# DIRECTIONS FOR THIS TASK:
Of the material below, the lines to be retyped are those from the line containing "bpy.context.scene.collection.objects.link(empty)" through the line containing "COL = bpy.context.scene.collection", inclusive; reproduce them exactly.
--- start MATERIAL FOR THIS TASK ---
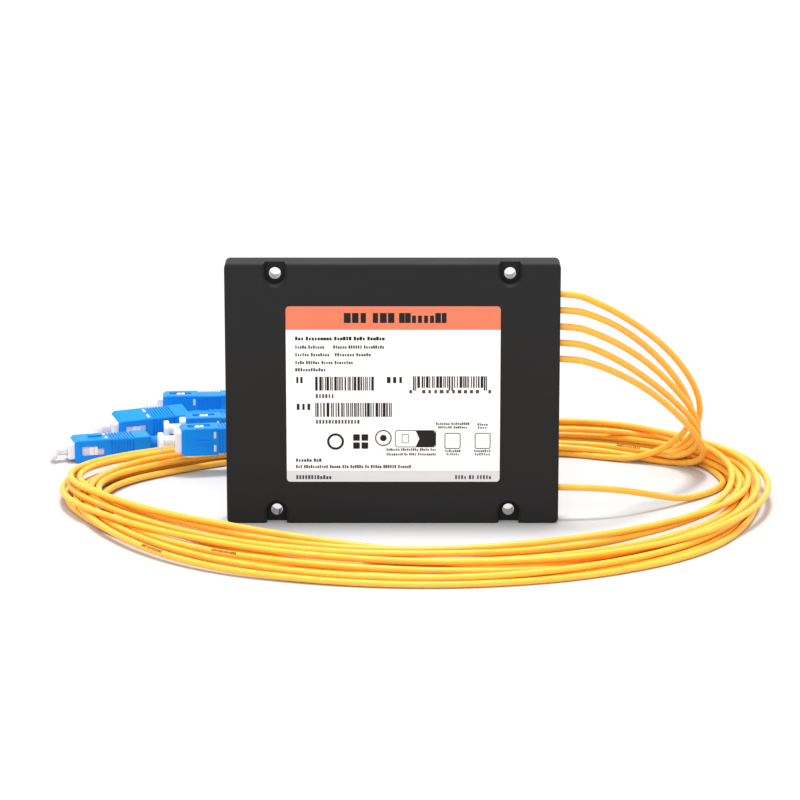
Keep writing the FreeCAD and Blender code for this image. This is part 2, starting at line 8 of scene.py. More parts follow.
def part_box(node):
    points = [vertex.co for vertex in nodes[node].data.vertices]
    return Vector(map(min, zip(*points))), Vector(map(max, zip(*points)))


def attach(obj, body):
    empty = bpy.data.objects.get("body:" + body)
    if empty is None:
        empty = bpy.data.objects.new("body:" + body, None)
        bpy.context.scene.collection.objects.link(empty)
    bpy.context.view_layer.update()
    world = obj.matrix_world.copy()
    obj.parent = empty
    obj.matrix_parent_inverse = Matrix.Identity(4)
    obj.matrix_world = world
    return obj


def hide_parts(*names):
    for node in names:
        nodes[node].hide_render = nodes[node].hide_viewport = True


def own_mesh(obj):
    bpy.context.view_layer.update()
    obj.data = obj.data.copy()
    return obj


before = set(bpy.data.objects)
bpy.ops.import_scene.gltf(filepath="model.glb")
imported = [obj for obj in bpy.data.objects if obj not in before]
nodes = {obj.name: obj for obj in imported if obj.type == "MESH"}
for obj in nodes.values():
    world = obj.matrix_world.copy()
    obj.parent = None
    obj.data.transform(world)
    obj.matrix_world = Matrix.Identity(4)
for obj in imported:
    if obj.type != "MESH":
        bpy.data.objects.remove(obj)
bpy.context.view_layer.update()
MM = 0.001
COL = bpy.context.scene.collection

# ------------------------------------------------------------------ camera
cam_data = bpy.data.cameras.new("camera")
cam = bpy.data.objects.new("camera", cam_data)
COL.objects.link(cam)
cam_data.sensor_width = 36.0
cam_data.lens = 150.35
cam_data.clip_start = 0.05
cam_data.clip_end = 50.0
aim = Vector((0.002236, -0.005, 0.03842))
elev, dist = math.radians(14.0), 1.0
cam.location = aim + Vector((0.0, -math.cos(elev), math.sin(elev))) * dist
cam.rotation_euler = (math.pi / 2 - elev, 0.0, 0.0)
bpy.context.scene.camera = cam

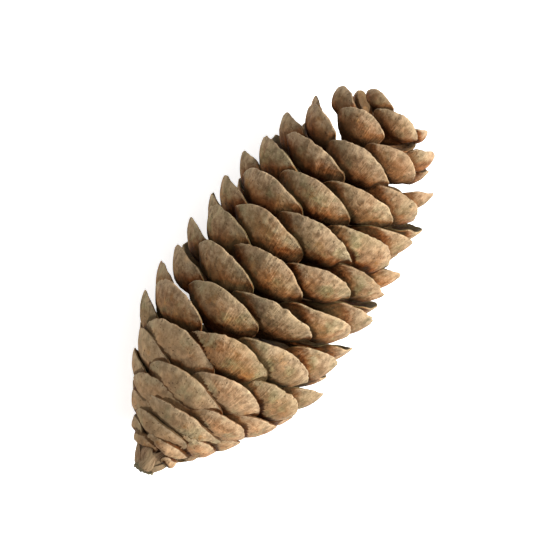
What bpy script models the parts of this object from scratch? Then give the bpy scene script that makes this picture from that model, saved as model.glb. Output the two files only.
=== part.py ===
"""A dry, open cone of the spruce kind, lying on its side.

A cone grows as one piece of wood: a thin axis with a broken stub of stalk at one end, and cupped
scales that stand on it in a golden-angle spiral. Each scale leans towards the tip of the cone.
All of it is joined here in one closed body. Units are metres, +Z is up, and the cone lies along X
with its stalk at -X and its tip at +X.
"""
import math
import random

import bmesh
import bpy
from mathutils import Matrix, Vector

MM = 0.001

# The whole cone. A station is a distance from the broken end of the stalk, along the axis.
CONE_LENGTH = 60 * MM
CONE_RADIUS = 14.1 * MM
WIDEST_STATION = 24 * MM
STALK_LENGTH = 2.5 * MM
STALK_RADIUS = 1.6 * MM
BASE_ROUNDNESS = 1.6
TOP_BLUNTNESS = 0.4
TOP_OVERRUN = 0.7 * MM
SLOPE_STEP = 0.3 * MM

# The spiral: each scale stands a golden angle round the axis from the one below it
SCALE_COUNT = 104
GOLDEN_ANGLE = math.radians(137.508)
FIRST_TURN = math.radians(74.8)
FIRST_STATION = 4.225 * MM
RISE_AT_BASE = 0.50 * MM
RISE_IN_MIDDLE = 0.55 * MM
RISE_AT_TOP = 0.30 * MM
BASE_SCALES = (0, 10)
TOP_SCALES = (95, 106)

# The outline of one scale. A scale fans out from a narrow claw to a round end with a faint point.
SCALE_HALF_WIDTH = 5.6 * MM
CLAW_SHARE = 0.36
FANNING = 1.15
ROUND_END = 0.42
ROUND_END_TO_WIDTH = 0.72
POINT_SHARE = 0.07
POINT_SHARPNESS = 4
WIDENING_STATIONS = (3 * MM, 10 * MM)
LEAST_WIDTH_SHARE = 0.55
TOP_NARROWING = 0.45
WIDTH_TO_RADIUS = 0.95
WIDTH_BEYOND_RADIUS = 0.6 * MM

# The section of one scale: a thin blade, swollen on its outer side and cupped round the cone
BLADE_THICKNESS = 0.65 * MM
SWELLING = 2.1 * MM
SHUT_SWELLING_SHARE = 0.45
TOP_FLATTENING = 0.4
INNER_SWELLING_SHARE = 0.6
SWELLING_RISE = (0.30, 0.70)
SWELLING_FALL_TO_MARGIN = 4
SWELLING_FALL_TO_SIDES = 2.5
CUPPING = 15.0
WRAPPING = 0.75
LEAST_WRAP_HEADING = 0.2
LEAST_WRAP_RADIUS = 3 * MM

# The mid line of one scale, by its angles to the axis: the lean of its tip and of its root
SHUT_LIFT = math.radians(15)
OPEN_LEAN = math.radians(50)
SHUT_ROOT_LEAN = math.radians(60)
OPEN_ROOT_LEAN = math.radians(80)
CLOSING_TURN = math.radians(14)
CLOSING_ROOT_TURN = math.radians(12)
TOP_TURN = math.radians(10)
OPEN_STATIONS = (18.5 * MM, 26.5 * MM)
CLOSING_STATIONS = (46 * MM, 60 * MM)
TOP_STATIONS = (53 * MM, 60 * MM)
ROOT_DROP = 8 * MM
LOWEST_ROOT_STATION = 1 * MM
ROOT_DEPTH_SHARE = 0.5
OUTER_SHARE = 0.5
LEAST_INNER_PART = 0.2 * MM

# How unlike each other the scales are
SEED = 1004
LEAN_SPREAD = math.radians(3.5)
SHUT_SPREAD_SHARE = 0.3
TURN_SPREAD = math.radians(2.2)
WIDTH_SPREAD = 0.06
ROLL_SPREAD = math.radians(4)

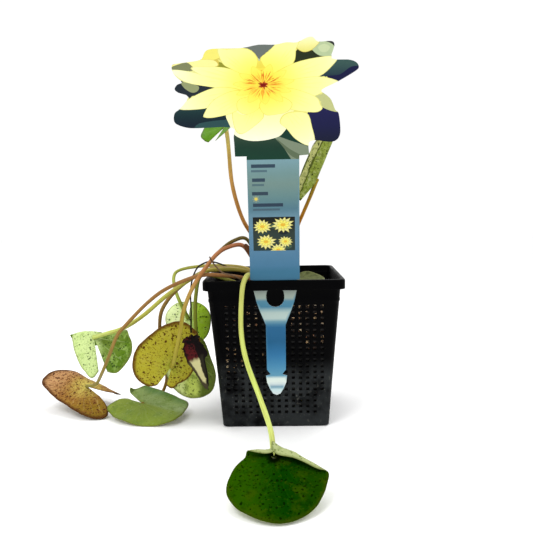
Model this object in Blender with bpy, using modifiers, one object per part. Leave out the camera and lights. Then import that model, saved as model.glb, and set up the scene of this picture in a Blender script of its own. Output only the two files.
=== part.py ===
"""A potted water lily plant in a square mesh basket, with its printed locking label.

Metres, +Z up. The origin is the centre of the basket's underside, and the label side faces -Y.
The blades and stalks trail over the rim and rest on the surface that the basket stands on.
"""

import math

import bmesh
import bpy
from mathutils import Matrix, Vector

MM = 0.001

# Basket
RIM_HALF = 0.057  # half the width across the rim
RIM_TOP = 0.124
RIM_SKIRT = 0.008
RIM_SHEET = 0.0012
WALL_TOP_HALF = 0.0536  # the tapered wall, where it meets the rim's skirt
BASE_HALF = 0.0441
BASKET_WALL = 0.0016
CORNER_RADIUS = 0.007
CORNER_STEPS = 4

# Growing medium and crown
CLEARANCE = 0.0003
MEDIUM_TOP = 0.106
MEDIUM_MOUND = 0.003
CROWN_CENTRE = (0.003, -0.006, 0.113)
CROWN_HALF = (0.011, 0.026, 0.0068)

# Label
LABEL_SHEET = 0.0005
LABEL_LEAN = math.radians(11.4)  # how far the upper part leans out over the rim
LABEL_X = 0.0011
LABEL_OFF_WALL = 0.00065  # from the wall to the middle of the card
SLOT_SIZE = (0.0365, 0.0012)
PANEL_HALF = 0.0195
PANEL_TOP = 0.097  # up the label from the rim, where the flower head starts

# Blades and stalks
BLADE_SHEET = 0.0008
BLADE_RINGS = 6
BLADE_SECTORS = 24
STALK_SIDES = 2  # bevel resolution: 8 sides
STEPS_PER_SPAN = 3

MATERIALS = {
    "black_plastic": ((0.012, 0.013, 0.014), 0.45),
    "wet_gravel": ((0.16, 0.11, 0.07), 0.85),
    "printed_card": ((0.30, 0.50, 0.68), 0.35),
    "crown_skin": ((0.10, 0.06, 0.03), 0.8),
    "leaf_green": ((0.06, 0.16, 0.02), 0.4),
    "leaf_pale": ((0.35, 0.50, 0.16), 0.5),
    "leaf_olive": ((0.33, 0.30, 0.06), 0.5),
    "leaf_brown": ((0.30, 0.14, 0.06), 0.5),
    "leaf_dead": ((0.05, 0.015, 0.012), 0.7),
    "stalk_green": ((0.38, 0.50, 0.10), 0.45),
    "stalk_olive": ((0.30, 0.26, 0.07), 0.5),
    "stalk_pink": ((0.36, 0.18, 0.11), 0.5),
    "stalk_dead": ((0.02, 0.015, 0.012), 0.7),
}

# Each blade: where the stalk meets it, which way its midrib and its upper side point, its outline when laid
# flat, its curls, and the height of its waves. The outline gives, from the left lobe round the tip to the
# right lobe, the degrees from the tip and the millimetres from the stalk. A curl gives the degrees from the
# tip of the way that it runs, the millimetres from the stalk to where it starts, the millimetres that it
# takes, and the degrees that it turns up.
BLADES = {
    "leaf_front": dict(
        foot=(-0.001, -0.150, 0.0208), tip=(0.06, -0.92, -0.36), face=(0.0, -0.36, 0.93),
        outline=[(-172, 14), (-150, 18), (-120, 20), (-95, 24), (-72, 35), (-50, 39), (-25, 45), (0, 48),
                 (25, 45), (50, 40), (70, 29), (90, 20), (115, 18), (150, 14), (172, 14)],
        curls=[(170, 5, 5, 165), (-142, 7, 5, 165), (0, 20, 28, -9)], wave=1.0, material="leaf_green",
    ),
    "leaf_brown": dict(
        foot=(-0.1735, 0.006, 0.0205), tip=(-0.89, 0.35, 0.29), face=(-0.10, 0.45, -0.89),
        outline=[(-167, 20), (-160, 29), (-148, 32), (-120, 28), (-90, 26), (-55, 27), (-25, 30), (-9, 35),
                 (8, 42), (25, 41), (41, 34), (60, 29), (85, 26), (114, 31), (140, 40), (155, 42),
                 (163, 33), (169, 18)],
        curls=[(-90, 0, 26, 88)], wave=0.8, material="leaf_brown",
    ),
    "leaf_folded": dict(
        foot=(-0.1495, -0.040, 0.0765), tip=(-0.39, 0.50, 0.78), face=(-0.15, 0.80, -0.58),
        outline=[(-176, 34), (-166, 40), (-150, 39.5), (-136, 37.5), (-123, 34), (-110, 28.5), (-95, 23.5),
                 (-60, 20), (-29, 24), (0, 27), (30, 25), (60, 20), (95, 18), (120, 20), (150, 29),
                 (162, 35), (172, 30)],
        curls=[(61, 2, 26, 50), (-119, 2, 28, -30), (-29, 2, 10, 120)], wave=0.8, material="leaf_pale",
    ),
    "leaf_olive": dict(
        foot=(-0.081, -0.066, 0.0585), tip=(0.20, 0.18, 0.96), face=(-0.20, 0.97, -0.15),
        outline=[(-184, 15), (-168, 17), (-150, 15), (-125, 16), (-100, 17), (-75, 20), (-50, 27), (-25, 33),
                 (0, 36), (15, 34), (45, 30), (75, 31), (105, 30), (125, 27), (142, 23), (153, 18)],
        curls=[(-90, 0, 30, 40), (90, 0, 30, 10)], wave=0.8, material="leaf_olive",
    ),
    "leaf_floor": dict(
        foot=(-0.119, -0.009, 0.0090), tip=(0.87, -0.48, -0.15), face=(0.05, -0.25, 0.97),
        outline=[(-163, 29), (-150, 25), (-137, 27), (-120, 25), (-95, 24), (-65, 24), (-42, 32), (-28, 41),
                 (-10, 43), (12, 45), (25, 41), (40, 36), (60, 32), (90, 29), (115, 29), (132, 31),
                 (143, 27), (157, 22), (176, 16)],
        curls=[(-90, 0, 26, 12), (0, 0, 41, 8), (180, 0, 31, 8), (-164, 20, 6, 110)],
        wave=1.2, material="leaf_green",
    ),
    "leaf_side": dict(
        foot=(-0.0705, -0.040, 0.064), tip=(0.10, -0.08, -0.99), face=(-0.16, -0.98, 0.10),
        outline=[(-168, 13), (-128, 16), (-97, 16), (-68, 21), (-42, 32), (-25, 38), (-9, 39),
                 (13, 37), (31, 33), (60, 25), (90, 20), (130, 17), (168, 13)],
        curls=[(-90, 0, 20, 20), (90, 0, 20, 20), (0, 0, 38, 15)], wave=0.8, material="leaf_green",
    ),
    "leaf_back": dict(
        foot=(-0.078, 0.005, 0.083), tip=(-0.02, -0.10, -0.99), face=(-0.10, 0.99, -0.10),
        outline=[(-170, 15), (-130, 18), (-90, 21), (-45, 24), (0, 27), (45, 24), (90, 21),
                 (130, 18), (170, 15)],
        curls=[(-90, 0, 21, 25), (90, 0, 21, 25), (0, 0, 27, 15)], wave=0.8, material="leaf_pale",
    ),
    "leaf_upright": dict(
        foot=(-0.038, -0.020, 0.249), tip=(0.55, 0.45, 0.70), face=(-0.45, -0.50, 0.74),
        outline=[(-164, 20), (-130, 23), (-90, 24), (-45, 27), (0, 30), (45, 27), (90, 24),
                 (130, 23), (164, 20)],
        curls=[(-90, 0, 24, 15), (90, 0, 24, 45), (0, 0, 30, -10)], wave=1.0, material="leaf_green",
    ),
    "leaf_furled": dict(
        foot=(0.037, -0.019, 0.204), tip=(0.40, -0.05, 0.91), face=(-0.88, -0.20, 0.40),
        outline=[(-160, 23), (-130, 25), (-90, 25), (-45, 32), (0, 40), (45, 32), (90, 25),
                 (130, 25), (160, 23)],
        curls=[(-90, 0, 2, 58), (-90, 2, 23, 150), (90, 0, 2, 58), (90, 2, 23, 150)],
        wave=0.0, material="leaf_pale",
    ),
    "leaf_inside": dict(
        foot=(0.022, -0.012, 0.119), tip=(0.98, -0.10, 0.06), face=(-0.05, -0.25, 0.97),
        outline=[(-168, 6), (-90, 10), (-45, 15), (0, 22), (45, 15), (90, 10), (168, 6)],
        curls=[(-90, 0, 10, 25), (90, 0, 10, 15), (0, 0, 22, -10)], wave=0.5, material="leaf_pale",
    ),
    "leaf_dead": dict(
        foot=(-0.0632, -0.0775, 0.083), tip=(0.27, 0.02, -0.96), face=(0.10, -0.99, 0.0),
        outline=[(-170, 2.5), (-120, 4), (-90, 6), (-60, 8.5), (-40, 12), (-25, 17), (-14, 22), (-6, 33),
                 (0, 41), (6, 34), (14, 24), (25, 18), (40, 12), (60, 9), (90, 6.5), (120, 4), (170, 2.5)],
        curls=[(-90, 2, 6, 50), (90, 2, 6, 35), (0, 20, 21, -20)], wave=2.0, material="leaf_dead",
    ),
}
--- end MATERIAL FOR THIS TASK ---
# RESPONSE TO THE EXERCISE:
        bpy.context.scene.collection.objects.link(empty)
    bpy.context.view_layer.update()
    world = obj.matrix_world.copy()
    obj.parent = empty
    obj.matrix_parent_inverse = Matrix.Identity(4)
    obj.matrix_world = world
    return obj


def hide_parts(*names):
    for node in names:
        nodes[node].hide_render = nodes[node].hide_viewport = True


def own_mesh(obj):
    bpy.context.view_layer.update()
    obj.data = obj.data.copy()
    return obj


before = set(bpy.data.objects)
bpy.ops.import_scene.gltf(filepath="model.glb")
imported = [obj for obj in bpy.data.objects if obj not in before]
nodes = {obj.name: obj for obj in imported if obj.type == "MESH"}
for obj in nodes.values():
    world = obj.matrix_world.copy()
    obj.parent = None
    obj.data.transform(world)
    obj.matrix_world = Matrix.Identity(4)
for obj in imported:
    if obj.type != "MESH":
        bpy.data.objects.remove(obj)
bpy.context.view_layer.update()
MM = 0.001
COL = bpy.context.scene.collection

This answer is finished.